La geografía melancólica de Dario Argento, en estado puro.

 

 

—Delia. Una verdad a medias es la que retendrá el ojo de la última víctima, un enigma sobre el que toma cuerpo el título del film, y cuya resolución delatará a ese culpable que Argento nos escamotea crimen a crimen. El ojo pertenece a Delia, la amante de Roberto, a la que vemos morir en una prolongada sequenza que conjuga la lentitud y contención temporal del suspense con la velocidad del montaje metonímico, a base de planos de contundente y agresiva visualidad. Acosada por el criminal, Delia se refugia en el interior de un armario. La cámara permanece con ella dentro del armario, aislándola de un exterior que se manifiesta tan sólo a través del apretado campo visual que le permite la ranura de la puerta casi cerrada. Vemos lo que ella ve y oímos lo que ella oye. Sólo al final, cuando se cree segura y abandona el refugio, la cámara la precede, dejándola fuera de campo unos segundos, para hacer coincidir su entrada con la del cuchillo asesino que le corta la cara. Los planos se suceden con rapidez y sin soporte musical: el simple ruido de la cabeza de Delia rebotando por los escalones, su grito al ver el reflejo de su cara en el filo del cuchillo descendiendo y el sonido de la puñalada en off, mientras un primerísimo primer plano del rostro de Delia ocupa por completo el encuadre, intensifican descarnadamente el desenlace.

 


  La muerte eternizada

 

 

La relación Roberto/Nina, prolongación de las inquietudes que agitan los vínculos entre Argento y su propia esposa, se ha convertido en piedra angular de todo el film.

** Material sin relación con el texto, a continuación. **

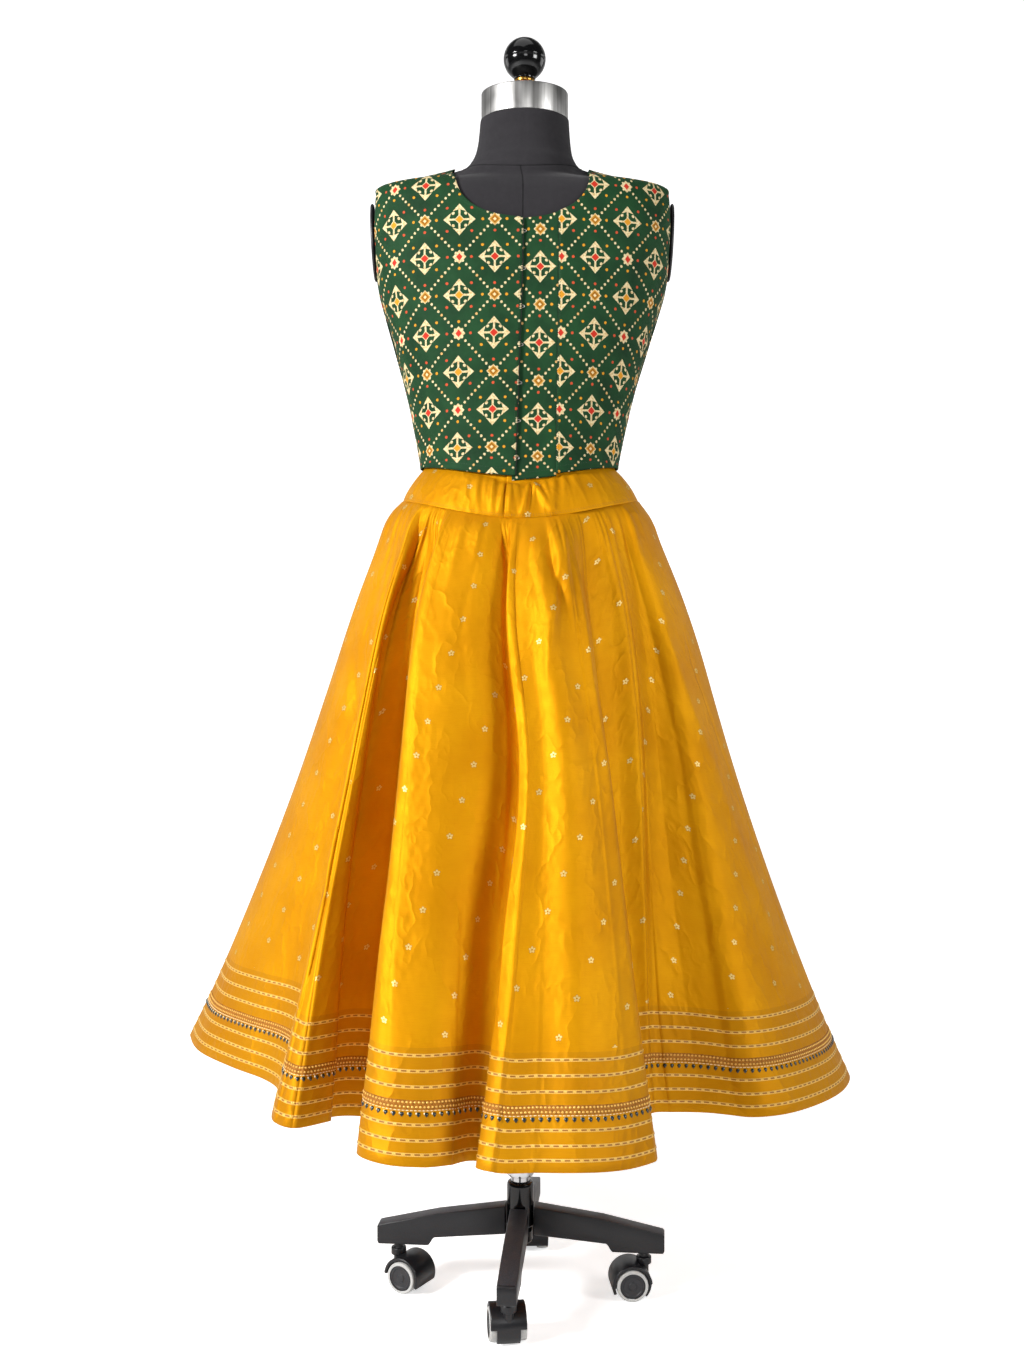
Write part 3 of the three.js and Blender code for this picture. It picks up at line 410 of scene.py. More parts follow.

Desde el principio, Argento ha advertido (aunque el espectador no quiera verlo) la profunda turbiedad de ese matrimonio, que viaja cinematográficamente hacia la destrucción. Ya la secuencia de presentación de Nina al lado del marido, en una inquietante media penumbra que ilustra la ambigüedad en que ambos viven, violentamente ensamblados a partir de un osadísimo salto de eje que parece advertimos de lo artificioso de esa unión, ha puesto en cuarentena todo espejismo de confort matrimonial. Esta heterodoxa incorrección visual encuentra una coherente rima en el último trayecto del film, cuando es otro salto de eje el que separa a la pareja para siempre, al descubrir Roberto que su mujer es la asesina. La escritura de Argento, visualizando el momento en que Nina dispara contra el protagonista, se hace, aquí, espectacular y violenta: una rapidísima panorámica parte del marido y barre el espacio, hasta ser sesgada por un plano detalle de la boca de Nina y por el sorprendente plano en ralentí que sigue la trayectoria de la bala. El mismo gusto por el ralentí es utilizado en la visualización del accidente inmediato que Nina sufre al huir en coche: el flujo expresivo de una cámara lenta elevada al cubo (y deudora directa del final de «Zabriskie Point»), sumerge al público en una metamorfosis de formas líquidas, entre las que sobresale el rostro de la mujer, aún frágil y hermoso, en cuyos ojos se está imprimiendo este ballet abstracto e ingrávido de hierros y cristales que la envuelve y la mata: un espejismo que cesa con el seco plano de su cabeza rodando por el asfalto.